From the entries below, reproduce exactly the line containing "Model this object", the line containing "import Module from 'manifold-3d';", and every line in between, with nothing added.

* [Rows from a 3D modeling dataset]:
** START **

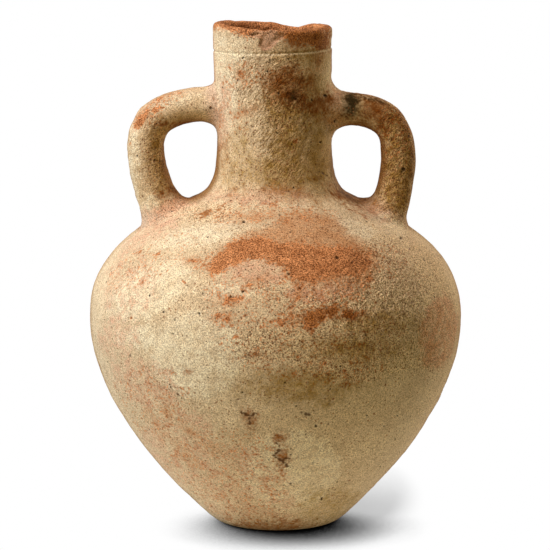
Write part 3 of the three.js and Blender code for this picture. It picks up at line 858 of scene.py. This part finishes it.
def makeLuting(side, end, blank, blankNormals):
    size = lutings[side, end]
    meeting = crossing(blank, 0.0, end == "lower")
    corner, handleOut = rowAt(blank, meeting), rowAt(blankNormals, meeting)
    wallOut = wallNormal(corner)
    step = np.linalg.norm(np.diff(blank, axis=0), axis=-1).mean(axis=0) * (-1 if end == "lower" else 1)
    rise = size["rise"] * (1 + waves(lutingGrid["unevenRise"], corner))
    bendOut = np.array([handles[side]["side"], 0.0, 1.0 if end == "upper" else 0.5])
    behind = (1 + np.clip(handleOut @ bendOut, -1, 1)) / 2
    spreading = mix(size["inner"], size["outer"], behind) * (1 + waves(lutingGrid["unevenSpread"], corner))
    along = unit(handleOut - (handleOut * wallOut).sum(axis=-1, keepdims=True) * wallOut)
    onWall = toWall(corner + along * spreading[:, None])
    onHandle, handleThere = rowAt(blank, meeting + rise / step), rowAt(blankNormals, meeting + rise / step)
    t = np.linspace(0, 1, lutingGrid["rows"])[:, None, None]
    curve = onWall * (1 - t) ** 2 + 2 * corner * t * (1 - t) + onHandle * t ** 2
    skirtWall = toWall(onWall + along * lutingGrid["skirt"], -lutingGrid["sunk"])
    skirtPlace = meeting + (rise + lutingGrid["skirt"]) / step
    skirtHandle = rowAt(blank, skirtPlace) - rowAt(blankNormals, skirtPlace) * lutingGrid["sunk"]
    outer = np.concatenate([skirtWall[None], curve, skirtHandle[None]])
    deep = lutingGrid["buried"]
    hidden = [onHandle - handleThere * deep, corner - (handleOut + wallOut) * deep, toWall(onWall, -deep)]
    normals = gridNormals(outer, handleOut + wallOut)
    fields = markFields(outer, normals)
    middle = np.sin(np.pi * np.linspace(0, 1, len(outer)))[:, None]
    fields["own"] = np.broadcast_to(middle ** 1.5, outer.shape[:-1])
    height = reliefOf(outer, normals) + middle * waves(lutingGrid["smear"], outer)
    rows, fields = joined(outer + normals * height[..., None], fields, np.stack(hidden))
    piece = putMesh(side + end.capitalize() + "Luting", rows, fields)
    return dressNode(piece, f"{side}_handle_{end}_luting")


handlePieces, lutingPieces = [], []
for side, handle in handles.items():
    blank, blankNormals = handleBlank(handle)
    handlePieces.append(makeHandle(side, handle, blank, blankNormals))
    for end in ("upper", "lower"):
        lutingPieces.append(makeLuting(side, end, blank, blankNormals))
print("handles made:", len(handlePieces), "lutings made:", len(lutingPieces))

# Shader groups


def newGroup(name, inputs, outputs):
    tree = bpy.data.node_groups.new(name, "ShaderNodeTree")
    for way, sockets in {"INPUT": inputs, "OUTPUT": outputs}.items():
        for label, kind in sockets.items():
            tree.interface.new_socket(label, in_out=way, socket_type="NodeSocket" + kind)
    return tree, tree.nodes.new("NodeGroupInput").outputs, tree.nodes.new("NodeGroupOutput").inputs


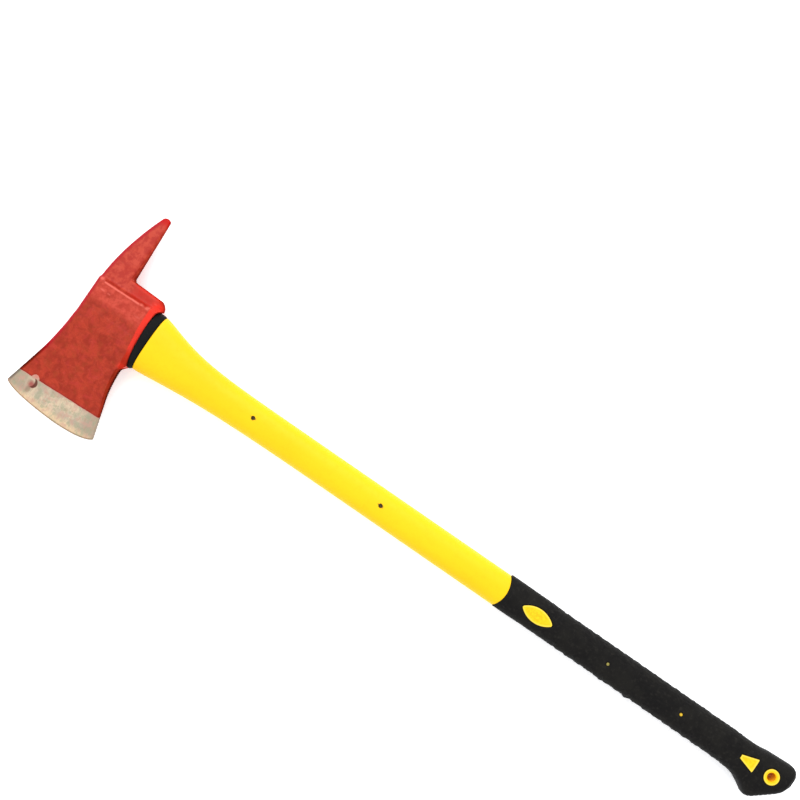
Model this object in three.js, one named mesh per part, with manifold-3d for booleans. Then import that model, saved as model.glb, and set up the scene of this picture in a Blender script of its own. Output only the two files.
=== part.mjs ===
// Pick-head fire axe with a moulded fibreglass handle, lying on its side.
// Millimetres, +Z up. X runs along the handle towards the butt, and the blade points to -Y.
// The origin is where the handle's centreline crosses the middle of the head, on the plane
// that the lower cheek lies on.
import * as THREE from 'three';
import { mergeVertices } from 'three/addons/utils/BufferGeometryUtils.js';
import Module from 'manifold-3d';

const wasm = await Module();
wasm.setup();

// Fit
const GAP = 0.3; // clearance that every two touching pieces keep

// Head, in plan
const CHEEK_HALF = 18; // half the thickness at the eye, and the height of the centre plane
const HEAD_TOP = -32.4; // end of the eye away from the handle
const END_LOW = 35.6; // end of the eye at the collar, over its pick half
const END_RISE = 5.2; // how much further that end reaches at its blade corner
const END_SPAN = [-28, 29.5]; // where it curves out, from the pick's side to the blade's
const LIP_TIP = [39.2, -36.8]; // tip of the lip beside the collar, on the pick's side
const POLL_CORNER = [34.6, -43.8]; // corner of the eye block behind that tip
const HEEL_ROOT = [35.2, 40]; // where the heel's flare starts, as [x, towards the blade]
const HEEL_BEND = [41.1, 72.5]; // where that flare turns straight
const TOE_BEND = [-41, 64];
const TOE = [-54, 110]; // cutting edge's corner away from the handle, as [x, towards the blade]
const HEEL = [54, 112]; // cutting edge's corner on the handle's side
const EDGE_CROWN = 120; // furthest point of the curved cutting edge
const POLL_BACK = 45.8; // flat back of the eye block, beside the pick
const PICK_ROOT = [-32.3, -4.2]; // the pick's two edges where it leaves the eye block
const PICK_TIP = 121; // distance of the pick's tip from the handle's centreline
const PICK_TIP_X = -10.5;
const PICK_TIP_HALF = 4.1;

// Head, in thickness
const EDGE_HALF = 0.4; // half the thickness left at the cutting edge
const BEVEL_START = 91; // where the ground bevel ends and the paint starts
const BEVEL_HALF = 5;
const LEDGE = 30; // where the eye block steps down to the pick plate
const PICK_PLATE_HALF = 12.5;
const RIM_DROP = 3.5; // slope round the eye's two ends
const RIM_LENGTH = 6;
const RIM_MIDDLE = 37.8; // end of the collar's rim slope on the handle's centreline
const RIM_SLANT = 0.094; // how that slope runs out towards the blade, with the eye's end

// Eye and core
const EYE = { centre: 3.4, half: 25, thick: 11.5 }; // centre is towards the pick
const CORE = { centre: 0, half: 13, thick: 9.5 };
const CORE_END = 806;

// Collar
const COLLAR_END = 46;
const COLLAR_PROUD = 0.4; // how far it stands out beyond the handle's shoulder
const COLLAR_FLARE = 1.6; // how much further it reaches towards the blade at the head
const COLLAR_EDGE = 1; // bevel of its edge on the handle's side

// Handle
const SHAFT_HALF_WIDTH = 18;
const SHAFT_HALF_THICK = 14.5;
// The shoulder under the head: how far it flares, and the length over which that dies away.
const POLL_FLARE = { reach: 17.1, length: 42.5 };
const BLADE_FLARE = { reach: 10.2, length: 70 };
const THICK_FLARE = { reach: 2.2, length: 50 };
const FLARE_POWER = 1.35;
const SHOULDER_END = 240;
const PIN_HOLES = [179, 337]; // holes left by the mould's core pins
const PIN_HOLE_RADIUS = 1.8;
const PIN_HOLE_OFFSET = 1.8; // towards the poll

// Grip
const GRIP_START = 494; // front edge on the centreline; its corners reach further forward
const GRIP_FRONT_BOW = 5;
const GRIP_WALL = 3; // rubber over the jacket
const BUTT_END = 846;
const BUTT_HALF_THICK = 17;
// The butt's reach towards the blade and the poll, and its half thickness, as [x, value] points.
const BUTT_BLADE = [
  [756, SHAFT_HALF_WIDTH], [782, 18.6], [794, 21.2], [804, 26.7], [808.5, 29.5], [811, 31.2],
  [813.5, 31.3], [818, 29.4], [838, 12.6], [842, 8.4], [BUTT_END, 1],
];
const BUTT_POLL = [
  [776, SHAFT_HALF_WIDTH], [785, 17.3], [798, 17.4], [805, 18], [811, 19.1], [840, 20.5],
  [844, 18.6], [BUTT_END, 15],
];
const BUTT_THICK = [
  [740, SHAFT_HALF_THICK + 1], [785, BUTT_HALF_THICK], [836, BUTT_HALF_THICK], [842, 15.5],
  [BUTT_END, 11],
];
const BUTT_SQUARE = [[760, 2.4], [800, 3.4]]; // how square the section is
const GRIP_PLACES = [
  480, 620, 740, 756, 770, 776, 782, 788, 794, 799, 804, 806, 808.5, 811, 813.5, 816, 818,
  825, 832, 838, 842, 844.5, BUTT_END,
];
const LENS = { x: 532.8, length: 38, width: 16.2 };
const WEDGE = { tip: 784.2, base: 802.8, tipHalf: 2.3, baseHalf: 7.9 };
const PIPS = [619.8, 710.5];
const PIP_RADIUS = 1.6;
const HANG_HOLE = { x: 822.2, radius: 4.5, ringRadius: 8.5 };
const BUTT_OFFSET = 0.5; // of the wedge, pips and hanging hole, towards the poll
const PAD_PROUD = 0.3; // how far the pads stand out of the rubber

const JACKET_START = COLLAR_END + GAP;

// ---------------------------------------------------------------- solids

// A closed geometry as a solid that can be cut and joined.
function solidOf(geometry) {
  const bare = geometry.clone();
  bare.deleteAttribute('normal');
  bare.deleteAttribute('uv');
  const merged = mergeVertices(bare, 1e-4);
  return new wasm.Manifold(new wasm.Mesh({
    numProp: 3,
    vertProperties: new Float32Array(merged.attributes.position.array),
    triVerts: new Uint32Array(merged.index.array),
  }));
}

function geometryOf(solid) {
  const { vertProperties, triVerts } = solid.getMesh();
  const geometry = new THREE.BufferGeometry();
  geometry.setAttribute('position', new THREE.BufferAttribute(vertProperties, 3));
  geometry.setIndex(new THREE.BufferAttribute(triVerts, 1));
  return geometry;
}

// A plan shape, drawn with y towards the blade, stood up from z = low to z = high.
function standing(shape, low, high, curveSegments = 8) {
  const depth = high - low;
  const geometry = new THREE.ExtrudeGeometry(shape, { depth, bevelEnabled: false, curveSegments });
  geometry.rotateX(Math.PI); // y towards the blade becomes -Y
  geometry.translate(0, 0, high);
  return solidOf(geometry);
}

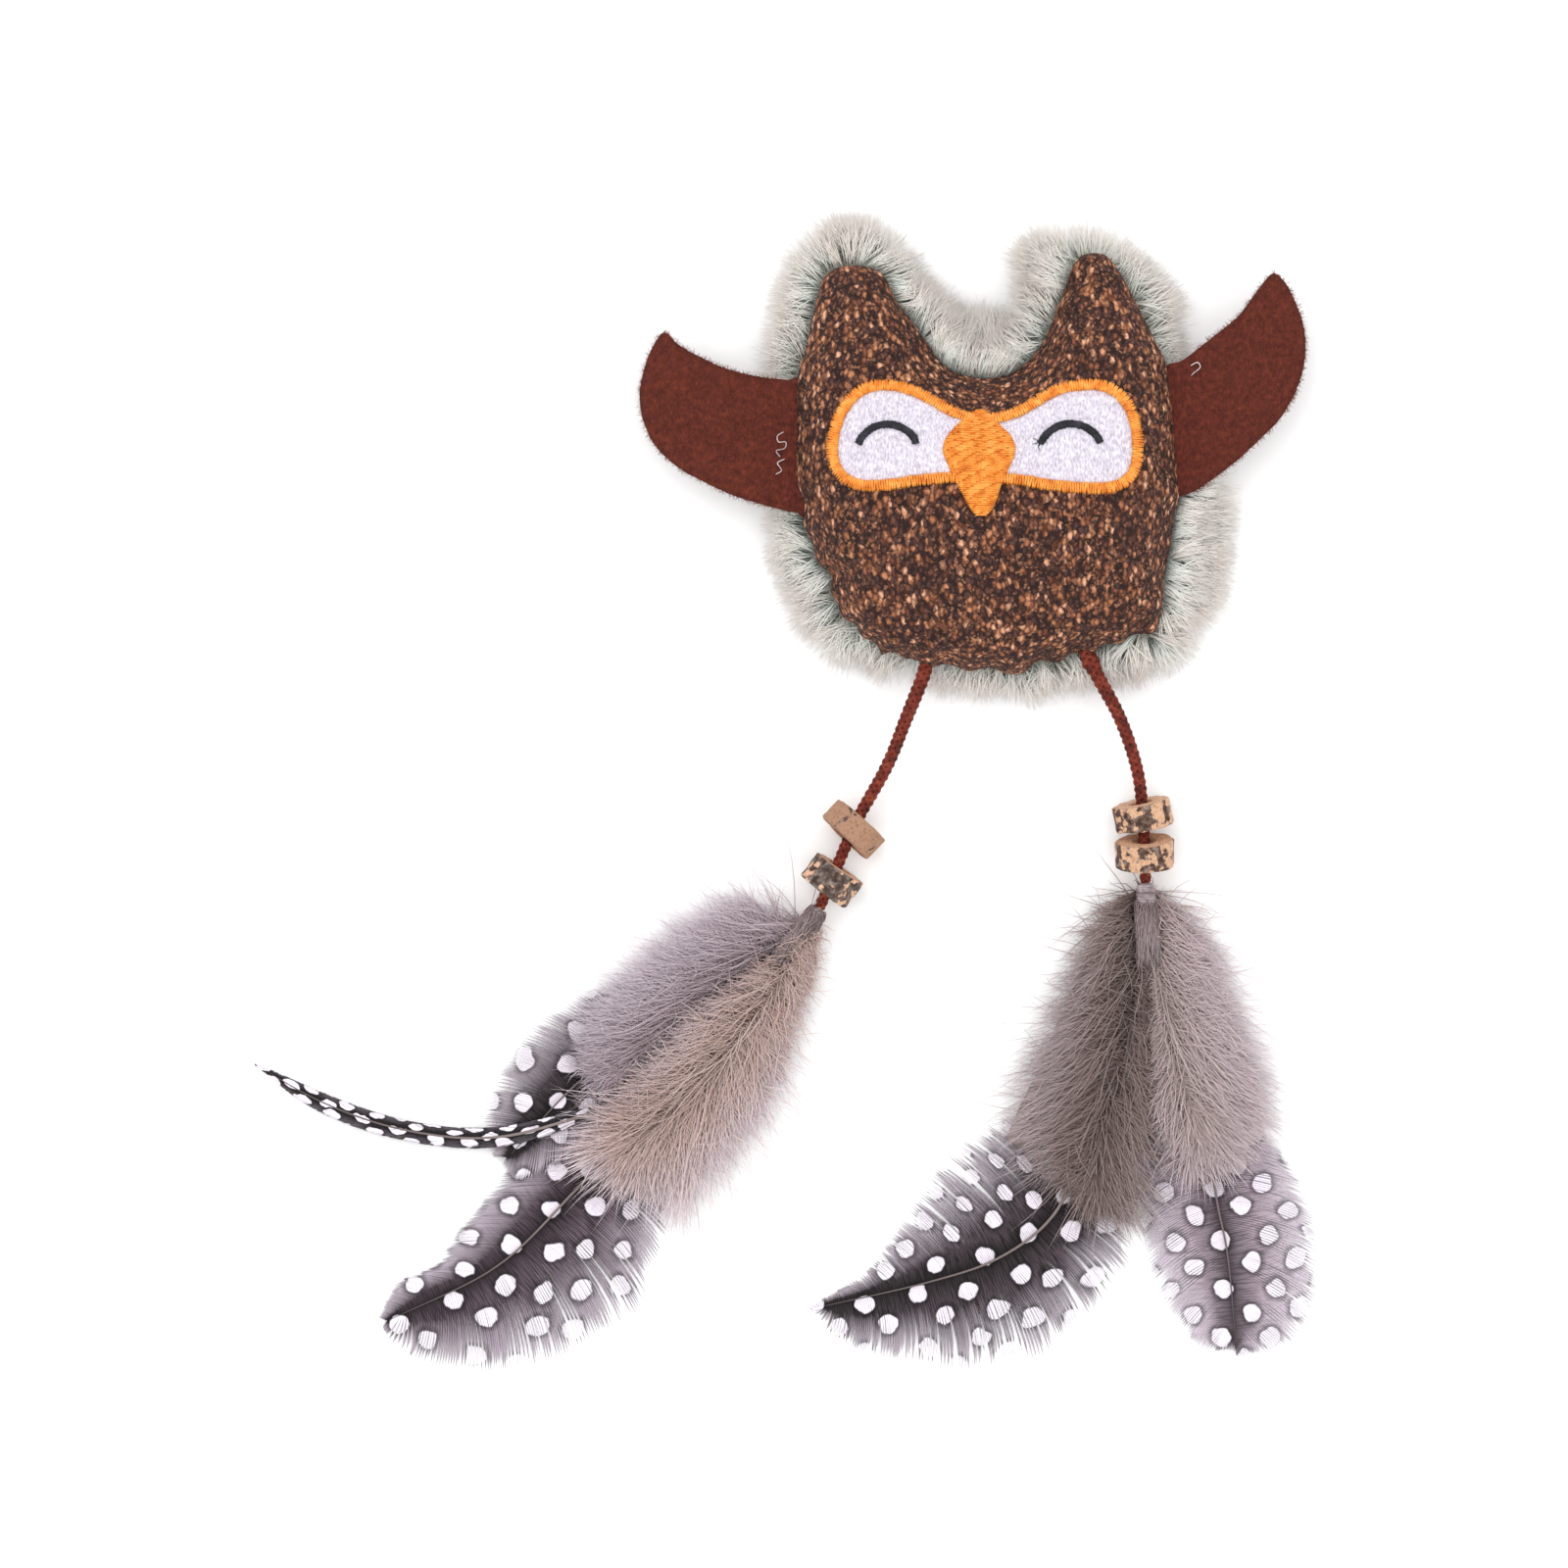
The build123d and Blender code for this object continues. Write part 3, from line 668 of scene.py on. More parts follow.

** END **

* [RESULT OF THIS EXERCISE]:
Model this object in three.js, one named mesh per part, with manifold-3d for booleans. Then import that model, saved as model.glb, and set up the scene of this picture in a Blender script of its own. Output only the two files.
=== part.mjs ===
// Pick-head fire axe with a moulded fibreglass handle, lying on its side.
// Millimetres, +Z up. X runs along the handle towards the butt, and the blade points to -Y.
// The origin is where the handle's centreline crosses the middle of the head, on the plane
// that the lower cheek lies on.
import * as THREE from 'three';
import { mergeVertices } from 'three/addons/utils/BufferGeometryUtils.js';
import Module from 'manifold-3d';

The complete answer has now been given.